To clarify, they were not against perceived violations of human rights by Israel, even when posters declared otherwise. It is not about an imaginary Palestinian state or Palestinian people.
The proof? In Iran in January protestors began demonstrating against the regime. Tens of thousands of them were murdered by Ayatollah Ali Khamenei’s shock troops. But the anti-Israel protestors worldwide, who were so active against “evil” Israel, fell silent. Suddenly, human rights didn’t matter.
The situation was starkly described by US Ambassador to Israel, Pastor Mike Huckabee: “This is not a geopolitical struggle, the Left versus the Right, the liberal versus the conservative. This is a vertical battle between Heaven and hell, between good and evil, between light and darkness” (JNS International Summit, Jerusalem, April 28, 2025).

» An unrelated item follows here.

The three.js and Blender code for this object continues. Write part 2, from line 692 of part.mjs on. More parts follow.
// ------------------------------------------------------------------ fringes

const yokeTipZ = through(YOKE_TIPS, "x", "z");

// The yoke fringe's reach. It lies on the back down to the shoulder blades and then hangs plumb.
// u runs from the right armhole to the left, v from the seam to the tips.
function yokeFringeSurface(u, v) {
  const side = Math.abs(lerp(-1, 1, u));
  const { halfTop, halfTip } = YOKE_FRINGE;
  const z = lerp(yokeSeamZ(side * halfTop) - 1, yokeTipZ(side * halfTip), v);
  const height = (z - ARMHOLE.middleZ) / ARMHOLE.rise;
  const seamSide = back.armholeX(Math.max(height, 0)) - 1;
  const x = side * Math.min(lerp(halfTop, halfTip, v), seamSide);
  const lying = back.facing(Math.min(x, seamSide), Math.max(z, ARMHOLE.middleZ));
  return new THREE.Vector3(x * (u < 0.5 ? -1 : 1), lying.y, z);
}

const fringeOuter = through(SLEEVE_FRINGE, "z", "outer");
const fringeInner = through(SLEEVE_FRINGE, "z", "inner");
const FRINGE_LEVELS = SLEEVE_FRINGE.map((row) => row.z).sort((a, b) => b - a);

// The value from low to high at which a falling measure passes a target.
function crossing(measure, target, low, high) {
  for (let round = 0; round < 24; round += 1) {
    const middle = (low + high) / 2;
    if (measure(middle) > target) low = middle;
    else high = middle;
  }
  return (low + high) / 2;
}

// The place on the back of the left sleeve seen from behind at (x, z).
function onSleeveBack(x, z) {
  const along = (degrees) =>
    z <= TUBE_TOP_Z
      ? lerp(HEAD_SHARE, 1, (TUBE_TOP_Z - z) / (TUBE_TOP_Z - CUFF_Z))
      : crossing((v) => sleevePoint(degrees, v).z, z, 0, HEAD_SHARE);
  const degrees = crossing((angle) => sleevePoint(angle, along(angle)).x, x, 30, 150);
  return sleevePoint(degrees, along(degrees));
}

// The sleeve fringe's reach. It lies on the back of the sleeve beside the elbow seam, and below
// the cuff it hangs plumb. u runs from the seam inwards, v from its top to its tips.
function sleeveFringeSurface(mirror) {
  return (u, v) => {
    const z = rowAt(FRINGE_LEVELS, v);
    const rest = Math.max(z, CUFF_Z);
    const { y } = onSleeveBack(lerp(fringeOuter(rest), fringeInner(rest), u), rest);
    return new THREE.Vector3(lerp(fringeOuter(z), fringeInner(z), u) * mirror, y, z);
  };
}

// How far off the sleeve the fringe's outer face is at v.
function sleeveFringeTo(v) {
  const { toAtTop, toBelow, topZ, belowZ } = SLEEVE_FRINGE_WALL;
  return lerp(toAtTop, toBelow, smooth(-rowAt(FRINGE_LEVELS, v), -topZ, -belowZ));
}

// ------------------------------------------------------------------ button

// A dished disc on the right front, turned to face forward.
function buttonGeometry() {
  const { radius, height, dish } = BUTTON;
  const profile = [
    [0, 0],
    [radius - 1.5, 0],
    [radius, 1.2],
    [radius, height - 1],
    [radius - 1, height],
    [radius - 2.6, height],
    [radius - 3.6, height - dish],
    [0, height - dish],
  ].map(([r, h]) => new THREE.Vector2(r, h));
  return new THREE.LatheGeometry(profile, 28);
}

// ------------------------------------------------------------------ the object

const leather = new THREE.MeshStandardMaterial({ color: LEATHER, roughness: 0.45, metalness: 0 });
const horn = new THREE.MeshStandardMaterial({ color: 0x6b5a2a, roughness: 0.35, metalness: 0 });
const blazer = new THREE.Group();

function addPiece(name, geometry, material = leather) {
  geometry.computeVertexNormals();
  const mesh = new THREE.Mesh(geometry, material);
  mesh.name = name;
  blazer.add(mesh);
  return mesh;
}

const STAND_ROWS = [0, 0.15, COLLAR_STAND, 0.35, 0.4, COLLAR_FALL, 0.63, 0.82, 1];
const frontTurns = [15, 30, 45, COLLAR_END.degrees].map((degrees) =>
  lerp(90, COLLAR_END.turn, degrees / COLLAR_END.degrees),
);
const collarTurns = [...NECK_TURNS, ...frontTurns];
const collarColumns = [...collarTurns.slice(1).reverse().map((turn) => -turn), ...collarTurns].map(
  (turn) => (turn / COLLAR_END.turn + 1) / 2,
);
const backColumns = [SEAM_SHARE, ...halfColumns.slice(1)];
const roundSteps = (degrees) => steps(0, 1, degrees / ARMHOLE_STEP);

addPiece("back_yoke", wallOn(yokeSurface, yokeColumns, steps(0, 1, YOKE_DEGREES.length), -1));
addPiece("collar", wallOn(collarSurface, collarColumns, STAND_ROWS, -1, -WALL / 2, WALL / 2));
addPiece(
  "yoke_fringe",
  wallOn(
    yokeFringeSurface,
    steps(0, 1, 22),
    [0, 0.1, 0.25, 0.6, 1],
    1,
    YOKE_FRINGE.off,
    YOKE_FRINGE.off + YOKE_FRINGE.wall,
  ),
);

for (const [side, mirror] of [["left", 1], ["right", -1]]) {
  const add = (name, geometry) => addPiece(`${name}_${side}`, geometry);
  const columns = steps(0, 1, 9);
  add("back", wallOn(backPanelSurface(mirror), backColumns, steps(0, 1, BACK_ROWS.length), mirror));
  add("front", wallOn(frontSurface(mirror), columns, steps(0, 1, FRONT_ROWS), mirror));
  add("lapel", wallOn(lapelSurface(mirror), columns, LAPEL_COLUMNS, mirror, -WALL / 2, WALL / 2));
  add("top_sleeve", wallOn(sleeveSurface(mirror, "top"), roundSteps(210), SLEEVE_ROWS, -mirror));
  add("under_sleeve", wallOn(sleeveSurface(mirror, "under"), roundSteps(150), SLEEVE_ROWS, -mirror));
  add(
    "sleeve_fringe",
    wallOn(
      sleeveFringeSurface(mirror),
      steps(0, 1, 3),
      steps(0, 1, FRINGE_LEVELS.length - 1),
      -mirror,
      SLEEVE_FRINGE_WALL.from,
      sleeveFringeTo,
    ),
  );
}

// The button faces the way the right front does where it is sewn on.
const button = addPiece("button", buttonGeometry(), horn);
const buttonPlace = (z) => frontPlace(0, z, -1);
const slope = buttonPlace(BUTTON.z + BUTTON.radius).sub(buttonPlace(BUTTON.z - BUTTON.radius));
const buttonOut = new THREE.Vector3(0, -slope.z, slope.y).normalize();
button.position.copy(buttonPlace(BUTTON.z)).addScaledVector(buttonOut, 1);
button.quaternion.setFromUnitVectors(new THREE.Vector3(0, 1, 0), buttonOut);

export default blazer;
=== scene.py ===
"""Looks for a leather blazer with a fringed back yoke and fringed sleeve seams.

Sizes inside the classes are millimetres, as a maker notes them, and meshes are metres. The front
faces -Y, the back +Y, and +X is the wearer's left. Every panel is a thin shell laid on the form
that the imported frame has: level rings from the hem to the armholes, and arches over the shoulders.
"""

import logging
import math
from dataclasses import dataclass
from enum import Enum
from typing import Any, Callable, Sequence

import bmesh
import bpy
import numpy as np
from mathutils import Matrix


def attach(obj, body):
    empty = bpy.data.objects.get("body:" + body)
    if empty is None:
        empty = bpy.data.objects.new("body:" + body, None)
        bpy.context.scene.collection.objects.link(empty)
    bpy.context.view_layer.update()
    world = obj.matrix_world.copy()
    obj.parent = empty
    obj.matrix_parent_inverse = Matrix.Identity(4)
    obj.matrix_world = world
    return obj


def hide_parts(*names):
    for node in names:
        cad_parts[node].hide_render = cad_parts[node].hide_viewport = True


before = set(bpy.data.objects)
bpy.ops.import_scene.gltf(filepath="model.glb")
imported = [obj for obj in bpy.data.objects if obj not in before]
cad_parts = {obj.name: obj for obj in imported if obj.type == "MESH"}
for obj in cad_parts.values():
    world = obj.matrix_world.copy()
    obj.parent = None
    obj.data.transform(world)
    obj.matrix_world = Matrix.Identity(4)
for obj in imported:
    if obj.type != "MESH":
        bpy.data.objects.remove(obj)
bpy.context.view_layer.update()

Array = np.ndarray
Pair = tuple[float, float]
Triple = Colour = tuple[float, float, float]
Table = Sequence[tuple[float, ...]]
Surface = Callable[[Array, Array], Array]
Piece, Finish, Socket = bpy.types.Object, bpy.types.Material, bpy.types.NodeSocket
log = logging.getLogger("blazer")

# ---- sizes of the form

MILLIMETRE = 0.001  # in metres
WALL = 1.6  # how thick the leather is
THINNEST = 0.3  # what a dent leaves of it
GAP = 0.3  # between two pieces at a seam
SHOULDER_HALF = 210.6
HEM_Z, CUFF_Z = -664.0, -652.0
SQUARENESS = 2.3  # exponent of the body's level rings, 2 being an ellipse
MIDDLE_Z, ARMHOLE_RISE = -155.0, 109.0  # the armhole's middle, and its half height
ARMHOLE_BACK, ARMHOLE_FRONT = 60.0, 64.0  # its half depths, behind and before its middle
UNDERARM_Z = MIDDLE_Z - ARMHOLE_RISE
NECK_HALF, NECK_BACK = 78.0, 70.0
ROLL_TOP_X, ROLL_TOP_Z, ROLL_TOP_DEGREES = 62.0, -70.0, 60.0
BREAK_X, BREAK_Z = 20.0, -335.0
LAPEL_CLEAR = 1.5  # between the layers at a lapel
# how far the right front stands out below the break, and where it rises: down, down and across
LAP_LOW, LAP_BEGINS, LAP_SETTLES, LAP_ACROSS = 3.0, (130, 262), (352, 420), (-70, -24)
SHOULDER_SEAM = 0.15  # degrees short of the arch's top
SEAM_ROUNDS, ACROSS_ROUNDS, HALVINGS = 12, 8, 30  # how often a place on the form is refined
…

Many people in this world hate God, hate God’s Word and those who cling to it. They therefore hate God’s chosen people, the Jews…and Christians. This is the key.
It is certain that God will protect His people because He is a righteous God, but He requires our participation in defeating evil. Indifference is never rewarded.
“If you say, ‘Behold, we knew it not,’ does not He that ponders the heart consider it? And He that keeps your soul, does He not know it? And shall not He render to every man according to his deeds?” (Prov. 24:12).
“I heard the voice of the Lord, saying, ‘Whom shall I send, and who will go for us?’ Then said I: ‘Here am I! Send me!’” (Isai. 6:8).